● DATA EXCERPT:
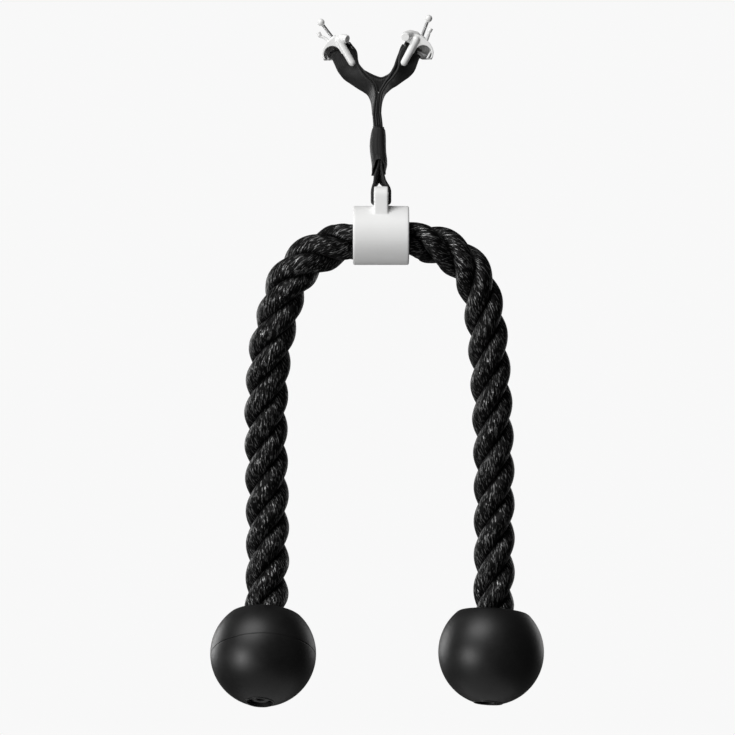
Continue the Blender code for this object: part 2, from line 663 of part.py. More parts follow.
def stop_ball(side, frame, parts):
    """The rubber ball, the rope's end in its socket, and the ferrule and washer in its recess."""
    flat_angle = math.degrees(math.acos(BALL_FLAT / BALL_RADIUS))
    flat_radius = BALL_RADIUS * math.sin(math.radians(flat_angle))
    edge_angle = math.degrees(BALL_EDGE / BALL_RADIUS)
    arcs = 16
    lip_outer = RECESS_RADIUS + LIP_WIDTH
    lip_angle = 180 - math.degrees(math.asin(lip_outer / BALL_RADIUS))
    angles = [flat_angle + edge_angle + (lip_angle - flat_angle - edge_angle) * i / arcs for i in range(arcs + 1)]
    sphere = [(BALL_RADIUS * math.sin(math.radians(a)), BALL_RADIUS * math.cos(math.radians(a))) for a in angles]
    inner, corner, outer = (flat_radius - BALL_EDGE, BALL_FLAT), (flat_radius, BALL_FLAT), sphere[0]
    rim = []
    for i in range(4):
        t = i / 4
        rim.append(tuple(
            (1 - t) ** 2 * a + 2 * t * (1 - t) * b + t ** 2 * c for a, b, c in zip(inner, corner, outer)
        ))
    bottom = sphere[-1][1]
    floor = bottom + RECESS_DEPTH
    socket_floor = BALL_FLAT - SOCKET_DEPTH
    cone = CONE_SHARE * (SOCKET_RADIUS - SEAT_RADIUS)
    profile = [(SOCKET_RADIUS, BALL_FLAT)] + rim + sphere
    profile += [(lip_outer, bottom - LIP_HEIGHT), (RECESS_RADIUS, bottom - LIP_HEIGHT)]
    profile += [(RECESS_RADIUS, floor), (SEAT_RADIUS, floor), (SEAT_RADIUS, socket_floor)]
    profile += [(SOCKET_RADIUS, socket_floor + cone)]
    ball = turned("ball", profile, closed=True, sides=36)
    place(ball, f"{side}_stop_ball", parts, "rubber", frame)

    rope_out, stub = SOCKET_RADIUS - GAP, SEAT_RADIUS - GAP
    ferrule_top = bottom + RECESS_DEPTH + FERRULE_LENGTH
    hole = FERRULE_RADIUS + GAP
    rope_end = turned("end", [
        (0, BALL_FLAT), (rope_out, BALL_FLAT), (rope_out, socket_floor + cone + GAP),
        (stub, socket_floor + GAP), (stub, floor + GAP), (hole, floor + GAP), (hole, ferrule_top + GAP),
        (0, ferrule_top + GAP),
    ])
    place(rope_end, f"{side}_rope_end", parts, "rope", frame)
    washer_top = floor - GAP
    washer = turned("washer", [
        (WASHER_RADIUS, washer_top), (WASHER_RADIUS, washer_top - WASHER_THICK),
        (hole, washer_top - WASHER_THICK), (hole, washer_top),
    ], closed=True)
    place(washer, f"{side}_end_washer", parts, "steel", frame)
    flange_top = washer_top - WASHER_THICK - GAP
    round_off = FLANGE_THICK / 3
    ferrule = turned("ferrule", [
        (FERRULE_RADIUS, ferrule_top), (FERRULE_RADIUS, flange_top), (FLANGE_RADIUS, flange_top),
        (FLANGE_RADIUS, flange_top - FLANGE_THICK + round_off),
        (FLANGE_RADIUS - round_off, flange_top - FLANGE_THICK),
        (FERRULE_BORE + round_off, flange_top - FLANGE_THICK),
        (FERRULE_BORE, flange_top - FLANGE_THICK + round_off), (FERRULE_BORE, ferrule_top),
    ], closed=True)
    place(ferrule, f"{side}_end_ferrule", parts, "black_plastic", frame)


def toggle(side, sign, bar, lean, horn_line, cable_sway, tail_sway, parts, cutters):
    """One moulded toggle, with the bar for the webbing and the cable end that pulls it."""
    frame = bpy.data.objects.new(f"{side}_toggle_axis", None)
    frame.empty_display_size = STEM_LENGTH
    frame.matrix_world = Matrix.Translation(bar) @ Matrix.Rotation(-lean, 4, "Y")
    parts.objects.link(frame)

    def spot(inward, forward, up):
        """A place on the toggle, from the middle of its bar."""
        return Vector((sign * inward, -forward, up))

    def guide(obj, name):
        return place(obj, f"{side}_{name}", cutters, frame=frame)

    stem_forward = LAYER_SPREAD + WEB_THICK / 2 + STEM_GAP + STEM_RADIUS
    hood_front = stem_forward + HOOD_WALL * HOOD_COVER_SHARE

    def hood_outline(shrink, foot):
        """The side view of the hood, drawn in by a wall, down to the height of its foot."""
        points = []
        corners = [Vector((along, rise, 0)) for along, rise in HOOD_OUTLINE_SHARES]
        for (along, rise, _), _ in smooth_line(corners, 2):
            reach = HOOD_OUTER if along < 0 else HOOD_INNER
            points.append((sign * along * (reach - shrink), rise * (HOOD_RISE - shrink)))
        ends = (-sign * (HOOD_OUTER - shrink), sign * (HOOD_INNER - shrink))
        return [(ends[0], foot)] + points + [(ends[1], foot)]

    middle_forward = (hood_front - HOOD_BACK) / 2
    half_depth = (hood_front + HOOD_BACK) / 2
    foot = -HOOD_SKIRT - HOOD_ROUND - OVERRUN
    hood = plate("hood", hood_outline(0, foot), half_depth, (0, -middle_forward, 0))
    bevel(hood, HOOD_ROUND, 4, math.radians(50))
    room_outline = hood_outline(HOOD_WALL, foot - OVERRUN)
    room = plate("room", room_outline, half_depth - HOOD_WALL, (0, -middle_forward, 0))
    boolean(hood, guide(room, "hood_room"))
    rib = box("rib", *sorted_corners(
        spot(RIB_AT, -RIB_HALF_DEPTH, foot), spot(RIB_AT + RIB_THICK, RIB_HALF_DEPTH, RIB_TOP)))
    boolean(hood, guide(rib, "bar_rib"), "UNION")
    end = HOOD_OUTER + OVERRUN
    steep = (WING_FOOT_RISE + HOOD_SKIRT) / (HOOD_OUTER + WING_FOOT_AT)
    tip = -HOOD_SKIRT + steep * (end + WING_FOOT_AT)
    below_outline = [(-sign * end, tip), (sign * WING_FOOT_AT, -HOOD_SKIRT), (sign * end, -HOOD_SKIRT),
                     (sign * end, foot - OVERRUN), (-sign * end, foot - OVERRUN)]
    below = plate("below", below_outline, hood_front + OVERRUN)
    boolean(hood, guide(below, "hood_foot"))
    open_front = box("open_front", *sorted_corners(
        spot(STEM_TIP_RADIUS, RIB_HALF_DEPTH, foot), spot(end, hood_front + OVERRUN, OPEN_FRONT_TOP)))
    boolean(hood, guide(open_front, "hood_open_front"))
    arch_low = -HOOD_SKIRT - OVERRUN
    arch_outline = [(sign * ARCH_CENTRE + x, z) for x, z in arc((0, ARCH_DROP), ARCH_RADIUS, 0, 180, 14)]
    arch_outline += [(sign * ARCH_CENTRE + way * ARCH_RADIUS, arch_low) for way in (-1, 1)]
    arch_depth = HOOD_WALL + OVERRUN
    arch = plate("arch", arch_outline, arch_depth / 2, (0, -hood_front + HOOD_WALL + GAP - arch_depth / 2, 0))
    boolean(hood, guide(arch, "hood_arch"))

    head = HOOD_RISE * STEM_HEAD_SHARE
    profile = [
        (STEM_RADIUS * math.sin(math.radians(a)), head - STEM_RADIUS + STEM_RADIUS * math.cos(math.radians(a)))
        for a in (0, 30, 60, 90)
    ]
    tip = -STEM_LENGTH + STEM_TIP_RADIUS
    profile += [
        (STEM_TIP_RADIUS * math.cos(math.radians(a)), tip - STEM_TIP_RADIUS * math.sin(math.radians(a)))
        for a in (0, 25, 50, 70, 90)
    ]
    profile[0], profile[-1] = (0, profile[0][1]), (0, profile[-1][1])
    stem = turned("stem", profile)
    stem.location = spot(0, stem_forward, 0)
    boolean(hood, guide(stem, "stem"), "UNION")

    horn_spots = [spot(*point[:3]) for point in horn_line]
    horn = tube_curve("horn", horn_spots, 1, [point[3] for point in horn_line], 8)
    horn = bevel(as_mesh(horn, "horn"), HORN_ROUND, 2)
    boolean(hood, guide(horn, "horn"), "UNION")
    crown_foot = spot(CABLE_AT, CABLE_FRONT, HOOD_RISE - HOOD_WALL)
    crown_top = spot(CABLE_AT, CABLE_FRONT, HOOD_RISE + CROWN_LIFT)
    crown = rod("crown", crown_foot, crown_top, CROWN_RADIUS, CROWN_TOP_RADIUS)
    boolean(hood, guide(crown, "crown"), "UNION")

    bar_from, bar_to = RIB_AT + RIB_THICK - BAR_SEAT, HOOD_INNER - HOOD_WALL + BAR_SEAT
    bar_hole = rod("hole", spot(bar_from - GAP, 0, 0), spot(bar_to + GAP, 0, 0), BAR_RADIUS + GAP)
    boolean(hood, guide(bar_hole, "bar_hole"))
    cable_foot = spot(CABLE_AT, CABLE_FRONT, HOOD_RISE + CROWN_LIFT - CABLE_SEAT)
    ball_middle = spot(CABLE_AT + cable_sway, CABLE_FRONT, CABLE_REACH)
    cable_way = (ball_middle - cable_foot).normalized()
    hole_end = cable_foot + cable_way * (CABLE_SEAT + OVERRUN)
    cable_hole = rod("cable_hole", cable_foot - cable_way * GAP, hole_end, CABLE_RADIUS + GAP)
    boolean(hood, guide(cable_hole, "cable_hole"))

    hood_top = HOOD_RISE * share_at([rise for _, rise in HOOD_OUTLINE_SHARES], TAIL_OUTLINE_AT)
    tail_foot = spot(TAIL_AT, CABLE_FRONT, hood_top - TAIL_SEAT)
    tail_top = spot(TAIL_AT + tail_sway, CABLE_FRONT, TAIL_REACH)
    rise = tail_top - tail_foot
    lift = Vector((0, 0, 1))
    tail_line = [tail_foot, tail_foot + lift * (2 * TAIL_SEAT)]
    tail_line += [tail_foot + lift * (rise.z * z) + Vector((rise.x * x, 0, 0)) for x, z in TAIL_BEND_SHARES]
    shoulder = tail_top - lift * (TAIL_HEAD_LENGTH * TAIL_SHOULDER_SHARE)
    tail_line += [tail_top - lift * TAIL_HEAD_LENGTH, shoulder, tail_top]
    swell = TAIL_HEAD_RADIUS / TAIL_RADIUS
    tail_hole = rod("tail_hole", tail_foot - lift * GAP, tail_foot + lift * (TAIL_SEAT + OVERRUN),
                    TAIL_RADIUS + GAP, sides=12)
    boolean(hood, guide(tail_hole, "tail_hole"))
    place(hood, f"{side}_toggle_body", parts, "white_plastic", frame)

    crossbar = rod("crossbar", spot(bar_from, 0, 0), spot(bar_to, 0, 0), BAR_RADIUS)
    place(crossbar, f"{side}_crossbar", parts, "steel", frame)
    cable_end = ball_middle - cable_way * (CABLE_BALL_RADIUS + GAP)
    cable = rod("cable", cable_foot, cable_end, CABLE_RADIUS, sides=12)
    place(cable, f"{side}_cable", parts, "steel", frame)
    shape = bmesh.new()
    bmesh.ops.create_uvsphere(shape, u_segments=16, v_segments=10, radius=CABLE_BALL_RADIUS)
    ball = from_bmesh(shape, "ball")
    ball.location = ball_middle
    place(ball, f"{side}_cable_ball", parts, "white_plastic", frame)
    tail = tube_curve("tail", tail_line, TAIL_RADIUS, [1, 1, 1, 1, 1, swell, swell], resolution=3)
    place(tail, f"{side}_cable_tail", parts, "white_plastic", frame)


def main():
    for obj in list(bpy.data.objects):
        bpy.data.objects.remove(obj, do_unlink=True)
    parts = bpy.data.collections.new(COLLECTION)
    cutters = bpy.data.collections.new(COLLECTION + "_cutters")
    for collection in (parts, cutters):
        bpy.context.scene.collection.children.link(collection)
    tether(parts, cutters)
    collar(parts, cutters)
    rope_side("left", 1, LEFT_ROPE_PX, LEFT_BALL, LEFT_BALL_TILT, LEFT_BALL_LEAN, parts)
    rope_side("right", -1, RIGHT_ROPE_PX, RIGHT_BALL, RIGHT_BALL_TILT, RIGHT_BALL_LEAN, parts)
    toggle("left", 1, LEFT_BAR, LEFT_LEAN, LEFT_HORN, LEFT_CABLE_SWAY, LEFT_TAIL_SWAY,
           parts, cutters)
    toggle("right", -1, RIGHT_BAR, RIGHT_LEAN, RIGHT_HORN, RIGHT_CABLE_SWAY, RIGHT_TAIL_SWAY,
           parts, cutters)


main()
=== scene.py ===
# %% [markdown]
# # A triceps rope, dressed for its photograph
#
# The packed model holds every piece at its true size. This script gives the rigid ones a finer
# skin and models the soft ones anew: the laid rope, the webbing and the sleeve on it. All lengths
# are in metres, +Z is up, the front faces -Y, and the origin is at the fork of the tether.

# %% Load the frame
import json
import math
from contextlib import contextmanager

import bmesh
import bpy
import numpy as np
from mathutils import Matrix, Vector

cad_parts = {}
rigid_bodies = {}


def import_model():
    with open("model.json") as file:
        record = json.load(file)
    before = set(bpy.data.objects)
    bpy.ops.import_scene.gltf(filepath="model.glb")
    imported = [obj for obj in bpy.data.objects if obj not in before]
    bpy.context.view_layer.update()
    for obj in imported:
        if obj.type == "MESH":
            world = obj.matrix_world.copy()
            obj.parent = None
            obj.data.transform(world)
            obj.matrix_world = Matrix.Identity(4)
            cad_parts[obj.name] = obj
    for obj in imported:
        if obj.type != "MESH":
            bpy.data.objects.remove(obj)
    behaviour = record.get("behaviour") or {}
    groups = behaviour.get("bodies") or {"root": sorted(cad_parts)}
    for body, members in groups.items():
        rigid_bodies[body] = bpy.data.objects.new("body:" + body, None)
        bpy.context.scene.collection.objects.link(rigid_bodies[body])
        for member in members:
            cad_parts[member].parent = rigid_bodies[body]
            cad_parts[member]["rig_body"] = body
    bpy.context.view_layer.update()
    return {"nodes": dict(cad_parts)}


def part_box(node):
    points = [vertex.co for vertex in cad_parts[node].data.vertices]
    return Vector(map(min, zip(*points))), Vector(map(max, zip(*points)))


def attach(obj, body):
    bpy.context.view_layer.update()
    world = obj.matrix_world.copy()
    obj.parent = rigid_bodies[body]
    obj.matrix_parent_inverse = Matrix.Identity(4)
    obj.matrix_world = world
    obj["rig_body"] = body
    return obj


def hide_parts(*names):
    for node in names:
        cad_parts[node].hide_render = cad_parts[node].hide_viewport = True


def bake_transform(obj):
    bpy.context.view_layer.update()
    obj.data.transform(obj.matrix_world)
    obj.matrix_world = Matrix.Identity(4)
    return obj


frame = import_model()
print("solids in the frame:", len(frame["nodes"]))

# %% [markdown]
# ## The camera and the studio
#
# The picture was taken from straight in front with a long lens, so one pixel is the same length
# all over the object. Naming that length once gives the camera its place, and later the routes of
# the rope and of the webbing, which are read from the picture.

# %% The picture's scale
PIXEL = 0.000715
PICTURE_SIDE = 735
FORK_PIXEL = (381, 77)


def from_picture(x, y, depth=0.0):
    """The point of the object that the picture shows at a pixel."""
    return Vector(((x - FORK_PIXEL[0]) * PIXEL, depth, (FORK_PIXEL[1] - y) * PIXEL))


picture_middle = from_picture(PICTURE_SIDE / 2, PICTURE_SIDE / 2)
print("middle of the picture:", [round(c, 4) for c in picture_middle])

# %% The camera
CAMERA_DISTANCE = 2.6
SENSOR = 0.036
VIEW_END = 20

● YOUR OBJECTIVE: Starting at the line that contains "cutters = bpy.data.collections.new(COLLECTION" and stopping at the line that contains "before = set(bpy.data.objects)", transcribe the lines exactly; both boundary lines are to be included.

● OUTPUT FOR THIS TASK:
    cutters = bpy.data.collections.new(COLLECTION + "_cutters")
    for collection in (parts, cutters):
        bpy.context.scene.collection.children.link(collection)
    tether(parts, cutters)
    collar(parts, cutters)
    rope_side("left", 1, LEFT_ROPE_PX, LEFT_BALL, LEFT_BALL_TILT, LEFT_BALL_LEAN, parts)
    rope_side("right", -1, RIGHT_ROPE_PX, RIGHT_BALL, RIGHT_BALL_TILT, RIGHT_BALL_LEAN, parts)
    toggle("left", 1, LEFT_BAR, LEFT_LEAN, LEFT_HORN, LEFT_CABLE_SWAY, LEFT_TAIL_SWAY,
           parts, cutters)
    toggle("right", -1, RIGHT_BAR, RIGHT_LEAN, RIGHT_HORN, RIGHT_CABLE_SWAY, RIGHT_TAIL_SWAY,
           parts, cutters)


main()
=== scene.py ===
# %% [markdown]
# # A triceps rope, dressed for its photograph
#
# The packed model holds every piece at its true size. This script gives the rigid ones a finer
# skin and models the soft ones anew: the laid rope, the webbing and the sleeve on it. All lengths
# are in metres, +Z is up, the front faces -Y, and the origin is at the fork of the tether.

# %% Load the frame
import json
import math
from contextlib import contextmanager

import bmesh
import bpy
import numpy as np
from mathutils import Matrix, Vector

cad_parts = {}
rigid_bodies = {}


def import_model():
    with open("model.json") as file:
        record = json.load(file)
    before = set(bpy.data.objects)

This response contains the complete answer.